▶ _TASK DESCRIPTION_
Every line below that mentions the word "from" should be copied out.

* START GIVEN DATA *

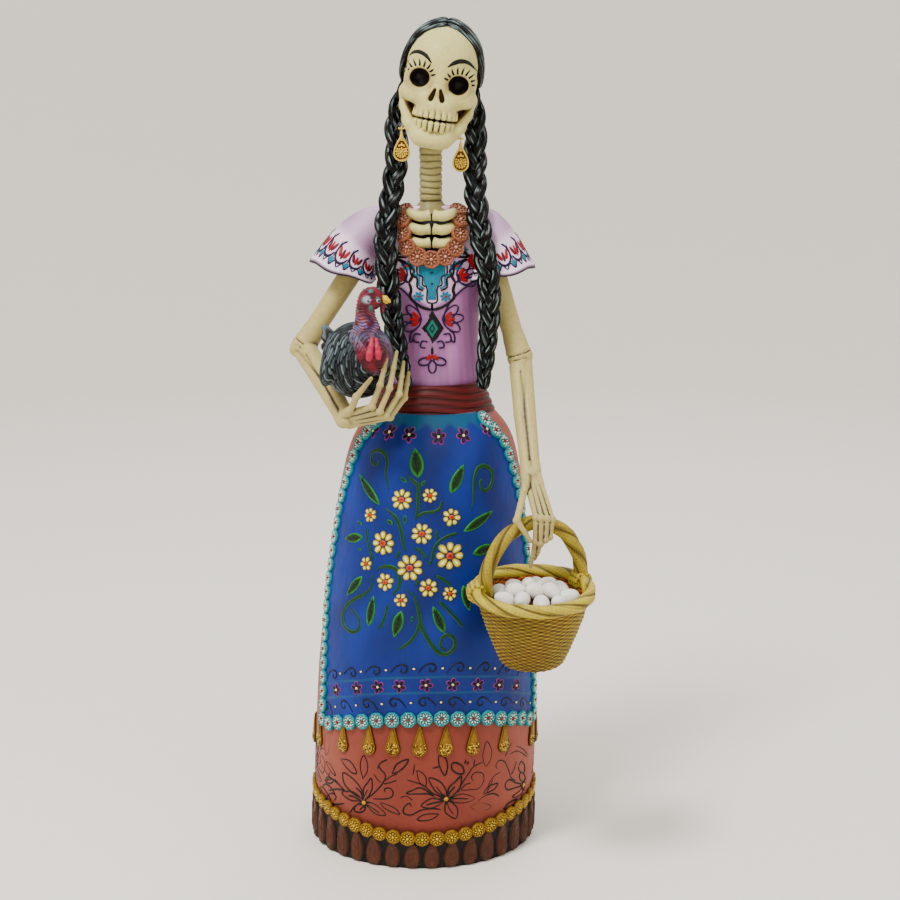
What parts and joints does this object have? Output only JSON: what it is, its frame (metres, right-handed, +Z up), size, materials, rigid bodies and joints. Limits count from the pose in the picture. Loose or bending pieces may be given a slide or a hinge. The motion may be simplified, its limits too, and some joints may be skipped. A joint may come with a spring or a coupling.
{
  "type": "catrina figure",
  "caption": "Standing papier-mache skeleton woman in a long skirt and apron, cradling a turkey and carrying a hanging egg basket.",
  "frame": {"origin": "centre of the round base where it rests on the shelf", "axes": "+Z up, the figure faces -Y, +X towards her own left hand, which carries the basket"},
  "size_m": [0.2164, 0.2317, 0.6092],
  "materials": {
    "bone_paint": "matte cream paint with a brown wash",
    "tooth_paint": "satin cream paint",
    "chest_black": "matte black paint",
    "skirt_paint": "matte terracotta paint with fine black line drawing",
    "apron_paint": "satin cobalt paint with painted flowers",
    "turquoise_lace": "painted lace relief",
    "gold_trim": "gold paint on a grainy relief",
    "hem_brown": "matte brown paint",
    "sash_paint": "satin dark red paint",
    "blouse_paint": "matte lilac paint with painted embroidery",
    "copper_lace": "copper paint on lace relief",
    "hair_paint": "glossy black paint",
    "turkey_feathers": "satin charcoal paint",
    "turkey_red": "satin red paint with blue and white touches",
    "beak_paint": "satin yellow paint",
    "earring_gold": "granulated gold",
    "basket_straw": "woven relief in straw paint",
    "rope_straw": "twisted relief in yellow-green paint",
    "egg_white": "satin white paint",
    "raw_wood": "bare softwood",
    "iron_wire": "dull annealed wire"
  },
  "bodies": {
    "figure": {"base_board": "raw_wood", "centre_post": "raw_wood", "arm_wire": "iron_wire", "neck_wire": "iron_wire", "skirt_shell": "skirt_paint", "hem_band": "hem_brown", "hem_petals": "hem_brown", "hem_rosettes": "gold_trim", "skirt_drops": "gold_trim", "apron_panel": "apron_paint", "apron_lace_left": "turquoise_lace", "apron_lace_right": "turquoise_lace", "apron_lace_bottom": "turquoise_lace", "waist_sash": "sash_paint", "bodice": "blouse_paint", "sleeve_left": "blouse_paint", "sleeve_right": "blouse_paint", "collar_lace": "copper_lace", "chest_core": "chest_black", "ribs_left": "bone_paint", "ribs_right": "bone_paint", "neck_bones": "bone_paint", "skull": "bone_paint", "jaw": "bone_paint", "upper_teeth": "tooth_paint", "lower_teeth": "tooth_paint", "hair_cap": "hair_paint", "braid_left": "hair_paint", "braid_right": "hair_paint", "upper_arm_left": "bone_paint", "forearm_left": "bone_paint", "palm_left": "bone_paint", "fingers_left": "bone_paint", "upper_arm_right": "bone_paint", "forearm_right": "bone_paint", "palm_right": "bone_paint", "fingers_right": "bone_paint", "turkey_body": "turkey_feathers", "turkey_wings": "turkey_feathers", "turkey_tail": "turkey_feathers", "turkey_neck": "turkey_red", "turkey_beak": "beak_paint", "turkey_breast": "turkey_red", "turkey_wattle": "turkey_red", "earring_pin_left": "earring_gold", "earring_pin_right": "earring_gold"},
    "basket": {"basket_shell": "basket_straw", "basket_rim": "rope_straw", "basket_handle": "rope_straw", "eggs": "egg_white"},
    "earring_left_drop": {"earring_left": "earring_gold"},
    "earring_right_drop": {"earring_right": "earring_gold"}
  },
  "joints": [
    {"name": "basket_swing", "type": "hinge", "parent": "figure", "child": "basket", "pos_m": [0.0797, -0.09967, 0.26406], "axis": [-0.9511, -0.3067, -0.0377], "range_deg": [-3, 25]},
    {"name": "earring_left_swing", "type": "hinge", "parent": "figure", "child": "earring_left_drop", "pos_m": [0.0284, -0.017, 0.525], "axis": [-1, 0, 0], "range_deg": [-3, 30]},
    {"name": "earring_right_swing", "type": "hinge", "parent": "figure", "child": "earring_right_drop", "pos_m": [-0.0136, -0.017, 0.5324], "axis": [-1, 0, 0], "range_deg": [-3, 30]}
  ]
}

* END GIVEN DATA *
* START GIVEN DATA *

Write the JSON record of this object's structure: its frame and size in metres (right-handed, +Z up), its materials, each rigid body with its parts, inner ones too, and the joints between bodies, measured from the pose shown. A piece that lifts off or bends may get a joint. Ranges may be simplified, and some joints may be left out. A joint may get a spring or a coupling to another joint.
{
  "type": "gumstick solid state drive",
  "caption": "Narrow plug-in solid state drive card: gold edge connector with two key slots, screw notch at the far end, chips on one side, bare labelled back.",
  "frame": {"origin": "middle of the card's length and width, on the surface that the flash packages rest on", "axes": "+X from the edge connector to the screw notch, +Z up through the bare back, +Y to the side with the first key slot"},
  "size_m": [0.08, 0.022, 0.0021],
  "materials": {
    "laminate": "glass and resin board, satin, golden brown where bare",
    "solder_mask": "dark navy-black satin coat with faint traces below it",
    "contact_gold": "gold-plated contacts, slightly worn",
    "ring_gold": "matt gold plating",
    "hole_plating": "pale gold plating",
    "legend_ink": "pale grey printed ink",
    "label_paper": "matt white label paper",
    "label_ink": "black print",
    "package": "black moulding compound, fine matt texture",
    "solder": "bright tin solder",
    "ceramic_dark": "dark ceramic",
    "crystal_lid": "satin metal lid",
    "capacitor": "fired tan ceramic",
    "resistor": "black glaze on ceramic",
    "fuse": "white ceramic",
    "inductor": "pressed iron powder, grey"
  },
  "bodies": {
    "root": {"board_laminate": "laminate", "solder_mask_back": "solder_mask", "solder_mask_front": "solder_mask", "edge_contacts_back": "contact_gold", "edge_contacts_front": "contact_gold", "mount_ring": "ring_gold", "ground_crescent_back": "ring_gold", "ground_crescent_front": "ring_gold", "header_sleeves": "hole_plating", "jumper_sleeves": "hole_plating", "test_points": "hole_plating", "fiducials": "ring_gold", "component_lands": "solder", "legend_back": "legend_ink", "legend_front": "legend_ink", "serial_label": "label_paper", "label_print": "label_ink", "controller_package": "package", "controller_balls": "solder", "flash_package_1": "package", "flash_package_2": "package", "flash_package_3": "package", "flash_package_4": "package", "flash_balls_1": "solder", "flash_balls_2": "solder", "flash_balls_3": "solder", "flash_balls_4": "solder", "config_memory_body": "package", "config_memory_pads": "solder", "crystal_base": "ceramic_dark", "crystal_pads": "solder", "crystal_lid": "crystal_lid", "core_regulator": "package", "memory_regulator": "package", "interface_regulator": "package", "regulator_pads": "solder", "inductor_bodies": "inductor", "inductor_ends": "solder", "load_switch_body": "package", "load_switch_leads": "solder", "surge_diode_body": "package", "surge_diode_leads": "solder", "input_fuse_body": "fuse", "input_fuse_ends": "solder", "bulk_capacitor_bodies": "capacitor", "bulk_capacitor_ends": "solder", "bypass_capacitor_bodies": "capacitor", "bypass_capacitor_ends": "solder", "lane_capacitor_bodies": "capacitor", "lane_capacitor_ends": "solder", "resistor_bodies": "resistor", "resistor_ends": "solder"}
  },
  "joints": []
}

* END GIVEN DATA *
* START GIVEN DATA *

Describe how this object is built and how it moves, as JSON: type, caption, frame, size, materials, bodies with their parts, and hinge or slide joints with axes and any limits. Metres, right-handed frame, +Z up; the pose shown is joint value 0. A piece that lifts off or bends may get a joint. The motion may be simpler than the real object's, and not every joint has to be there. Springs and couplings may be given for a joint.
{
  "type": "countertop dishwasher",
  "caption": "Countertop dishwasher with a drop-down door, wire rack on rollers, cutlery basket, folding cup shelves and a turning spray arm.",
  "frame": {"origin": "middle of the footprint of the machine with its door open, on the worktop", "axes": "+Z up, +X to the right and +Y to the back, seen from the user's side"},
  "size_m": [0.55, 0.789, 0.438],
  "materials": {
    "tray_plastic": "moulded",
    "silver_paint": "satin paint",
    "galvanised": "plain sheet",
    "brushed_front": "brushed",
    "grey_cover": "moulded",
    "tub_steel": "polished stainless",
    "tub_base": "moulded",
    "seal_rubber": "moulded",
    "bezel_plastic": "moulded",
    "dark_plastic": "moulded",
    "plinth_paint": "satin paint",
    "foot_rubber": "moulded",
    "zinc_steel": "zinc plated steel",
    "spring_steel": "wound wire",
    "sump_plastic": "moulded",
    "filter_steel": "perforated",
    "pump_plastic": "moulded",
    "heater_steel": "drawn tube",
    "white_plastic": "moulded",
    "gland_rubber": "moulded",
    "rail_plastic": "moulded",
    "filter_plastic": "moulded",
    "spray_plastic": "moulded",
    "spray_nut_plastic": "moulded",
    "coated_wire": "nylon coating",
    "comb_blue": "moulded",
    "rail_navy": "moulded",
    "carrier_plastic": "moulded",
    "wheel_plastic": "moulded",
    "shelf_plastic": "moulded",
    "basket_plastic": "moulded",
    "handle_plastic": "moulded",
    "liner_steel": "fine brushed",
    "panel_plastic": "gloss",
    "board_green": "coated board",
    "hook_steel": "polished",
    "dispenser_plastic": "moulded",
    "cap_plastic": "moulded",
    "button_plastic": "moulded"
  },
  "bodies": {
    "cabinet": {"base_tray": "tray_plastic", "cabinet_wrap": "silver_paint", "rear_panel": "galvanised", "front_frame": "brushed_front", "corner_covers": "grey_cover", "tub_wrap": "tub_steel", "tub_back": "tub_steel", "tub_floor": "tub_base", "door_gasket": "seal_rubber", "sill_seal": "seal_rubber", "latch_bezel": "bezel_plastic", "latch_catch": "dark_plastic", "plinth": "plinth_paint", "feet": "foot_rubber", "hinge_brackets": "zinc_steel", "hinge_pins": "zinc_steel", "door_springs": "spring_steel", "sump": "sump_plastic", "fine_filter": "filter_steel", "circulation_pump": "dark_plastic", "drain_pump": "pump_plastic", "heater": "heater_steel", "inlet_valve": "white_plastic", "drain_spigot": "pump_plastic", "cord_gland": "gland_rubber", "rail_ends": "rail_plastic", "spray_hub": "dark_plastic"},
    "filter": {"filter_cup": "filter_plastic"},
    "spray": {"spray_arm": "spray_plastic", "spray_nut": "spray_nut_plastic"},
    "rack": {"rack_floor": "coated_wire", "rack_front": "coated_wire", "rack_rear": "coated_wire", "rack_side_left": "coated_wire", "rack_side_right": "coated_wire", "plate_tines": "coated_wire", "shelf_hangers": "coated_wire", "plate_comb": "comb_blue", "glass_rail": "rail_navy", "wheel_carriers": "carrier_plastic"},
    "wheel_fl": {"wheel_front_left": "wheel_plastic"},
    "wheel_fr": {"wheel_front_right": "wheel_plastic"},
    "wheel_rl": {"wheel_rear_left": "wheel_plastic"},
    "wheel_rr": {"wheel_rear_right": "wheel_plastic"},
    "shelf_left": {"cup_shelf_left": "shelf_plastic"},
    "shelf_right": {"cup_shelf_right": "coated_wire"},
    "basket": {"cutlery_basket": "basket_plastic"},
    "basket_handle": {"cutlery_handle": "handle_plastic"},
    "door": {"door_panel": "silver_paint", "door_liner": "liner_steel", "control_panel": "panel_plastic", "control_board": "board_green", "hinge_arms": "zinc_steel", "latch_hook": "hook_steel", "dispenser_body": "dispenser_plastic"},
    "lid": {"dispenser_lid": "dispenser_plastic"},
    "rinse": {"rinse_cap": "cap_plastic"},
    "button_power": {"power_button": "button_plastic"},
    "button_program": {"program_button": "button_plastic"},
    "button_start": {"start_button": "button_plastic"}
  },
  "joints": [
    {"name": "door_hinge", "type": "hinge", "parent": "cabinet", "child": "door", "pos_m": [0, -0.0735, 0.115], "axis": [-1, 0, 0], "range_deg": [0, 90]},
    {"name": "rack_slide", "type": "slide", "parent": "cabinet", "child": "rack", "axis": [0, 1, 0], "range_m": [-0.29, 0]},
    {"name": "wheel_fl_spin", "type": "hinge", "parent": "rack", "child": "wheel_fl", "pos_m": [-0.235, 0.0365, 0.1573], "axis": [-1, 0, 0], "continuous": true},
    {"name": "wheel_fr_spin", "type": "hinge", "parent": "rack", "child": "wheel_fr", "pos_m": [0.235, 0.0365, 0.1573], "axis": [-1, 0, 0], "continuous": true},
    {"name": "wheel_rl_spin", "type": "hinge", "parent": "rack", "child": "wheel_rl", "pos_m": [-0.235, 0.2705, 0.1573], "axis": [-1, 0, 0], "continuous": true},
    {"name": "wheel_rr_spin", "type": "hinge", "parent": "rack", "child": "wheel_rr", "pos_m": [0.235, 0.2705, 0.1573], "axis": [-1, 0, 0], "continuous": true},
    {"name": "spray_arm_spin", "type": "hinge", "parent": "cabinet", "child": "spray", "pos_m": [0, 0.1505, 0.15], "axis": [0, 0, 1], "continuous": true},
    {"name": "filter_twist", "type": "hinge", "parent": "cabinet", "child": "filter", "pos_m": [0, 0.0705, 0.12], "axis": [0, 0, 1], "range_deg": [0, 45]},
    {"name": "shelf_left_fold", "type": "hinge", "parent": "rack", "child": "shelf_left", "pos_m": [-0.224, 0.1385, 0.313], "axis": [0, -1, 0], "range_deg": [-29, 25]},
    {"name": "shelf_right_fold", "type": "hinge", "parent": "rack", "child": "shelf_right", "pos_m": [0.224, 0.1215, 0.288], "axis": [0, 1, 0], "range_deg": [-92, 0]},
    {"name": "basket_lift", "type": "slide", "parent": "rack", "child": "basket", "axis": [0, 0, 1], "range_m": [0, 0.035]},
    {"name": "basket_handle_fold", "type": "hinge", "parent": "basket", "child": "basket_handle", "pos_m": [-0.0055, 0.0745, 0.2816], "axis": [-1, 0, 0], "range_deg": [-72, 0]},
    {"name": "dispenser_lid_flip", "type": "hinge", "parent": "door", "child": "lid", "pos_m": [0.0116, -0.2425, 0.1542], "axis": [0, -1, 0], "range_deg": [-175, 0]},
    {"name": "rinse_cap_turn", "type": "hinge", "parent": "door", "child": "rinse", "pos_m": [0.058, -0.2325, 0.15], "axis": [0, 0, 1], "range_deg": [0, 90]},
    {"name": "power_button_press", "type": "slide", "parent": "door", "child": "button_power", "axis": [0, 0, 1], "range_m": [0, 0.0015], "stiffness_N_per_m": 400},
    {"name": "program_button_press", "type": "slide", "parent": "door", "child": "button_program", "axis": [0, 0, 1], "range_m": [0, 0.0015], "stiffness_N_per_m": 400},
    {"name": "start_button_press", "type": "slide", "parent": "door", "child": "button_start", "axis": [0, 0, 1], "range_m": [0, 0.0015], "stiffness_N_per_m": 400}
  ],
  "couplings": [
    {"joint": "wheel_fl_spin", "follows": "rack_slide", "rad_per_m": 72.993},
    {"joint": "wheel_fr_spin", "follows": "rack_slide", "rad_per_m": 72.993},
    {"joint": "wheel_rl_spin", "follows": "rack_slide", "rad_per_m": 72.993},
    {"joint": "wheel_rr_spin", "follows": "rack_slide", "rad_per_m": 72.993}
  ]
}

* END GIVEN DATA *

▶ _RESULT_
What parts and joints does this object have? Output only JSON: what it is, its frame (metres, right-handed, +Z up), size, materials, rigid bodies and joints. Limits count from the pose in the picture. Loose or bending pieces may be given a slide or a hinge. The motion may be simplified, its limits too, and some joints may be skipped. A joint may come with a spring or a coupling.
Write the JSON record of this object's structure: its frame and size in metres (right-handed, +Z up), its materials, each rigid body with its parts, inner ones too, and the joints between bodies, measured from the pose shown. A piece that lifts off or bends may get a joint. Ranges may be simplified, and some joints may be left out. A joint may get a spring or a coupling to another joint.
  "frame": {"origin": "middle of the card's length and width, on the surface that the flash packages rest on", "axes": "+X from the edge connector to the screw notch, +Z up through the bare back, +Y to the side with the first key slot"},
  "frame": {"origin": "middle of the footprint of the machine with its door open, on the worktop", "axes": "+Z up, +X to the right and +Y to the back, seen from the user's side"},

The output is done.